Well, we think that it’s going to be pretty serious. I know in my state of Michigan, there’ll be a $183 million cut from SNAP benefits. Meaning that 1.7 million recipients will be impacted. And the thing that worries me is that many of them will be young people. So that the program designed to help eliminate hunger, by this cut will only increase it.

And so Barbara Lee of California and I have got a bill in that would for one year extend the benefits in the Recovery Act… A very small way to stave it off, but it also increases the chances that enough people will go along with the measure, and get it through the Congress right away.

Do you think that measure is sufficient to enable the food stamp program to address the severity of the challenge in terms of hunger?

It would provide a one-year extension of the benefit increase and it’ll go through the fiscal year of 2014. It’s a very small and temporary improvement. I mean, we’ve got to go back and keep pounding away. But this gets us out of the cutbacks that we’re confronted with without this bill.

How much growth do you want to see in the funding available to the food stamp program?

I haven’t calculated… We would like to see it increase. But right now, Mr. Eidelson, I’m confronted with trying to keep it from being cut.

Beyond staving off that cut, is there anything positive that you think can realistically be accomplished in the House of Representatives in the next year on poverty or on hunger?

Well, it’s an uphill climb. The conservatives outnumber us by 17 members And so when the Republicans all stick together, we’re in trouble. And I don’t have a path yet of a group of Republicans that are willing to join us so that we can do something in the House. I think the Senate is a much more optimistic legislative body. But to answer your question, that’s exactly what we have to do, is increase our bipartisanship on this issue. And it may be able to be done. But it’s too early to be overly optimistic about it at this point.

Are you having conversations with Republican Congress members about the food stamp issue right now?
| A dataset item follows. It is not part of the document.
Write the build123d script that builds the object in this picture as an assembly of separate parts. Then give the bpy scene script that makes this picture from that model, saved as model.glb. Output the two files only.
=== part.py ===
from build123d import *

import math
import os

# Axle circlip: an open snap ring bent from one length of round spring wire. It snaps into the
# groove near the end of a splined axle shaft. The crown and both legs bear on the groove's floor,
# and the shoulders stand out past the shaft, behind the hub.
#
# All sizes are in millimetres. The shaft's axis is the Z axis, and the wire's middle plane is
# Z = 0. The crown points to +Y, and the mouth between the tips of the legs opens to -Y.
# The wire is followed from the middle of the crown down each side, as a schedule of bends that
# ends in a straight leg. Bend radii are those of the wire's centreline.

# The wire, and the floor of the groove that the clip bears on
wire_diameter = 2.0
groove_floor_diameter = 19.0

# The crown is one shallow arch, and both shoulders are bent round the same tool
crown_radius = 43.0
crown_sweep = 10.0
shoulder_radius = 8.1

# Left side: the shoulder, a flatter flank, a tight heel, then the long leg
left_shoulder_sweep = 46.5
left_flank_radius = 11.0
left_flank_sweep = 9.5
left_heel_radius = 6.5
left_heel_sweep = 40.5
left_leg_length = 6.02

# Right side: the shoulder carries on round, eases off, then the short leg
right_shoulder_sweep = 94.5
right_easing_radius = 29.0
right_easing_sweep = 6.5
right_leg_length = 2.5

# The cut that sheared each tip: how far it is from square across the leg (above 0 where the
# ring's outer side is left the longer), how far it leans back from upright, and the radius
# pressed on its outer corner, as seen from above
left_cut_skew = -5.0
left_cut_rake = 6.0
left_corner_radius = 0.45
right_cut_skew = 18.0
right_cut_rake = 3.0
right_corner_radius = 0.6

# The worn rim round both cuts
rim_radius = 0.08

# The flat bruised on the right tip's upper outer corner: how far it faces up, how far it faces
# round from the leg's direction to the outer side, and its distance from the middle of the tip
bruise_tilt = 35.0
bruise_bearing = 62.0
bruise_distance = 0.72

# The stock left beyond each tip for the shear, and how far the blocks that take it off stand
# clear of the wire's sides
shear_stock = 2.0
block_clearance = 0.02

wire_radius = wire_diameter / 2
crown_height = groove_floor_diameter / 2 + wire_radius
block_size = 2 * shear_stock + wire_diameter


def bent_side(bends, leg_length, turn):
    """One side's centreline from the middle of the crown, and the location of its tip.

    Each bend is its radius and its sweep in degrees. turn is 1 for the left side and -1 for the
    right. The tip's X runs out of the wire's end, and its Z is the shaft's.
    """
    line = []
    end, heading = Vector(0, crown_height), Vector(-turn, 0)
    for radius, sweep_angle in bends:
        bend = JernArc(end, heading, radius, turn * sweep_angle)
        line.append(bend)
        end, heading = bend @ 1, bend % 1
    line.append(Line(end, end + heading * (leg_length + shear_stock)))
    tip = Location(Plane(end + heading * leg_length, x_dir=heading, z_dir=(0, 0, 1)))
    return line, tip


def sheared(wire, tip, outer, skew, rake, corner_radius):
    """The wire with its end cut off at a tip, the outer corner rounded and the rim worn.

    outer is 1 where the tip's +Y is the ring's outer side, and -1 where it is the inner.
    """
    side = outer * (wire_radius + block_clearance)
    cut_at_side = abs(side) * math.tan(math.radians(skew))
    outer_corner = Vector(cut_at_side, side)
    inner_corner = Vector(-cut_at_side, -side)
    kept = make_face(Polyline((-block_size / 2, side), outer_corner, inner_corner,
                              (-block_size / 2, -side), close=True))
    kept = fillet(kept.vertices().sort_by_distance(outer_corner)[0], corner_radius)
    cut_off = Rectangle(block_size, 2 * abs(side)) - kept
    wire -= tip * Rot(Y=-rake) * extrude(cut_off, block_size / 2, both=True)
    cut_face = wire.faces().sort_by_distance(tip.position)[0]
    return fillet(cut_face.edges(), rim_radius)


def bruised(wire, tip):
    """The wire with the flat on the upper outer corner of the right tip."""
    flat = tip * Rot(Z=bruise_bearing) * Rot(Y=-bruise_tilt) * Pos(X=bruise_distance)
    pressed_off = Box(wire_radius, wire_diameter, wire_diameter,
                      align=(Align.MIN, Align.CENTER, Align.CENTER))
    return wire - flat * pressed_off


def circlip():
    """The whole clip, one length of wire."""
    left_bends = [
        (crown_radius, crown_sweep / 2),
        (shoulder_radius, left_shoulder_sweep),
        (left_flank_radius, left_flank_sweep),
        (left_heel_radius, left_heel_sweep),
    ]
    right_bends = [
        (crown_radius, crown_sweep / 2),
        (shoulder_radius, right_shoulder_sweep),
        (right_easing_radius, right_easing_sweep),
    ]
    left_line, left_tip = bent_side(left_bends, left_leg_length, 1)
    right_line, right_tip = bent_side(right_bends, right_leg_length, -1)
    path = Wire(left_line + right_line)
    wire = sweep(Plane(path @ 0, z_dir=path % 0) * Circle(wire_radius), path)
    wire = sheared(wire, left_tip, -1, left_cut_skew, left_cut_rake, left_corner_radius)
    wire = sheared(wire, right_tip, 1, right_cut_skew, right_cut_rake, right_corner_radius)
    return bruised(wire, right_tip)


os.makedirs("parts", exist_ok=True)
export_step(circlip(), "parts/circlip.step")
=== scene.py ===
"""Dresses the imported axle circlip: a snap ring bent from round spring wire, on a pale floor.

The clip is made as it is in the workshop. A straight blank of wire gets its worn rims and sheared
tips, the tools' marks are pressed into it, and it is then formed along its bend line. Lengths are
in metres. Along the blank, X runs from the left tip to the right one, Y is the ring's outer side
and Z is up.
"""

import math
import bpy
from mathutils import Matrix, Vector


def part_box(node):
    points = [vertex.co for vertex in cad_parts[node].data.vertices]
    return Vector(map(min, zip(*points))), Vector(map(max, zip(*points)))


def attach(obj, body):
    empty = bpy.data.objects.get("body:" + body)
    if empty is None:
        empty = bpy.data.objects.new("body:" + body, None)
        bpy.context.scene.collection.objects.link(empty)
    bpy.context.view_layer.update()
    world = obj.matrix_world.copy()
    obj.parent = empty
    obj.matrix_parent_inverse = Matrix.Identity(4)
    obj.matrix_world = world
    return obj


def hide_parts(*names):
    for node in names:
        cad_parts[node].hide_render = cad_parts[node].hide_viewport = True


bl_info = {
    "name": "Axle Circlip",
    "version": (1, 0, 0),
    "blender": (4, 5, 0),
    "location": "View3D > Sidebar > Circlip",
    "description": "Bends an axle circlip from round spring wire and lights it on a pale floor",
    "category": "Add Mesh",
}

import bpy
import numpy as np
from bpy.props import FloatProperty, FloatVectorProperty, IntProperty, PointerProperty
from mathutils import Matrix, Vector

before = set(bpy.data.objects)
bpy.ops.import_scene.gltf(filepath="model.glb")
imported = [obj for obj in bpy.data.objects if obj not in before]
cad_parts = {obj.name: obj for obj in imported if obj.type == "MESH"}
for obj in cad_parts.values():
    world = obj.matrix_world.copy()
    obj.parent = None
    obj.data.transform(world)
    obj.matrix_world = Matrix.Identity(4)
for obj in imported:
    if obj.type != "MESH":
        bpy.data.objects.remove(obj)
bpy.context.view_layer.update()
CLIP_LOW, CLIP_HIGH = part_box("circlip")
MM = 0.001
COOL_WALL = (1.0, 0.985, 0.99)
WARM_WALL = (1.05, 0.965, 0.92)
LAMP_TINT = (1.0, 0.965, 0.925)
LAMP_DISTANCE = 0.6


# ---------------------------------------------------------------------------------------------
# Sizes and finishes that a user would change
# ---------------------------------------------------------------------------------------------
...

What are those conversations like?

Well, they are very -- they are very tentative… We don’t have a list of committed people that I can tell you, “x number are going to be with us.” But we’re opening ourselves up for that discussion, and hope we can get it going.
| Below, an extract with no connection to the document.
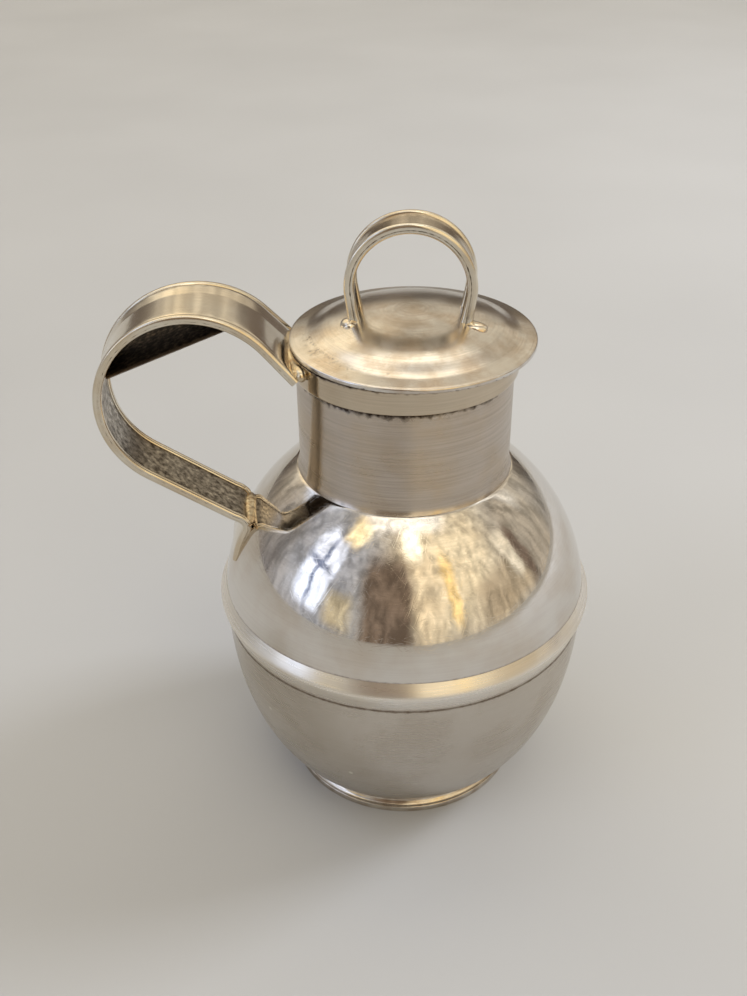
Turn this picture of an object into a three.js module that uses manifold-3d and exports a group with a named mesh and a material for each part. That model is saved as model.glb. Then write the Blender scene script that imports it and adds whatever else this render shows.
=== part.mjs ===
// A small lidded cream jug of the milk-can form, in silver: a pot-bellied body with a
// girdle, a straight neck, a strap handle with wired edges and a lift-off lid with a loop.
// Millimetres, +Z up. The jug stands on Z = 0 and pours towards +X. The origin is the
// middle of the rectangle that the jug covers on the table.

import * as THREE from 'three';
import { mergeVertices } from 'three/addons/utils/BufferGeometryUtils.js';
import Module from 'manifold-3d';

const wasm = await Module();
wasm.setup();

// Shared sizes
const sheet = 0.8; // silver sheet of the body, neck, cover and straps
const seam = 0.3; // gap left at each soldered joint
const roundSteps = 48; // facets round every turned piece
const curveSteps = 10; // facets along each curved wall of the body
const cornerSteps = 3; // facets round the bowl's lower corner
const crownSteps = 6; // facets over the girdle and over the dome
const strapSteps = 28; // facets round the handle and round the lid's loop
const tabSteps = 4; // facets along the handle's end on the shoulder
const landingSteps = 30; // halvings that find where the handle meets the shoulder

// Foot
const footRadius = 20.5;
const footHeight = 3.3;
const footWall = 1.1;
const footFlare = 1.2; // how far the foot spreads below its waist
const footLip = 1.1; // height of the spread edge that stands on the table
const footRounding = 0.4;

// Belly
const bellyRadius = 30.5;
const bellyHeight = 36.2; // the widest line, above the table
const bowlFullness = 2.42; // power of the curve below the widest line
const bowlCornerRun = 1.4; // how far the bowl's corner reaches past its flat base
const bowlCornerRise = 2.4;
const shoulderFullness = 1.84; // power of the curve above the widest line
const shoulderTop = 60.5;

// Girdle, the half-round hoop over the seam of the belly
const girdleHeight = 5.7;
const girdleEdge = 0.2; // square edge of the hoop, before it rounds
const girdleCrown = 0.45; // rise of the round face over its edges

// Neck and mouth collar
const neckRadius = 16.8;
const neckLength = 16.2;
const collarHeight = 3.8;
const collarProud = 0.7; // how far the collar stands out from the neck
const collarRounding = 0.25;
const collarFillet = 1.3; // height of the solder under the collar, where the handle meets it

// Lid
const lidShift = 1.2; // the slack lid lies pushed towards the pouring side
const lidPlugSlack = 0.3; // least gap from the plug to the bore when the lid is pushed over
const lidPlugLength = 10;
const lidRadius = 18.8;
const lidEdge = 0.7; // thickness of the lid at its edge
const flangeRise = 0.75; // from the edge's top to the foot of the dome
const domeRadius = 15.4;
const domeStep = 0.35; // small upright step where the dome starts
const domeRise = 3.0;

// Loop on the lid
const loopRadius = 9.8; // outer radius of the round part
const loopShift = -0.35; // the loop stands this far off the lid's centre
const loopHeight = 14; // from the top of the dome to the top of the loop
const loopLegLean = 8; // degrees, the straight legs draw in towards their feet
const loopStrapWidth = 6.9;
const loopRimThickness = 1.6;
const loopRimWidth = 1.1;
const lidTurn = -8; // degrees, the free lid lies a little out of line with the handle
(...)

Wal-Mart’s U.S. CEO… [said] the company was “cautious but modestly optimistic” that if food stamps are cut, that will lead to better business for Wal-Mart, because it will make people even more price-conscious if they lose some of their food stamp benefits. What’s your reaction to that?

Well I – it’s incredible to me that eating less is going to make you more economically effective. I don’t think – I don’t think they deserve -- that kind of issue deserves a response. Because we’re talking about people merely getting the nutrition that an average person needs, and we’re up against the wall -- and they’re talking about that there are benefits in reducing the SNAP program, which is -- I think borders on the ludicrous.

It’s been close to two decades now since the passage of the “welfare reform” act. Given what we’ve seen in good and bad economic times since then, what’s your assessment of the impact of that law?

Well, to me it’s been good and positive and absolutely necessary, Mr. Eidelson. There’s no question in my mind that we need to -- picking up on one part of our earlier discussion, we need to increase SNAP benefits, not cut them. And that’s what my bill HR 3353 with Congresswoman Barbara Lee of California intends to do.

Do you believe that America is a better place for poor people than if the ’96 welfare reform bill had not been signed?

I don’t think we would have been better off without a welfare bill. As I’ve tried to indicate, we need more benefits for nutritional well-being of our families in the country. And I think anything less than improving the allotment under our laws leads to less healthy food options. And that I think is contrary to the national interest as well as the citizens of the country itself.

Aside from the expiration of the stimulus money, given what’s been proposed in the House and the Senate in the negotiations over the farm bill, is there a possibility of escaping additional cuts to food stamps?

Well, I hope so. But I don’t have a crystal ball. So it’s hard for me to project that. We’re going to be resisting it. As you know, my direction is to increase nutritional benefits under SNAP -- not to reduce them.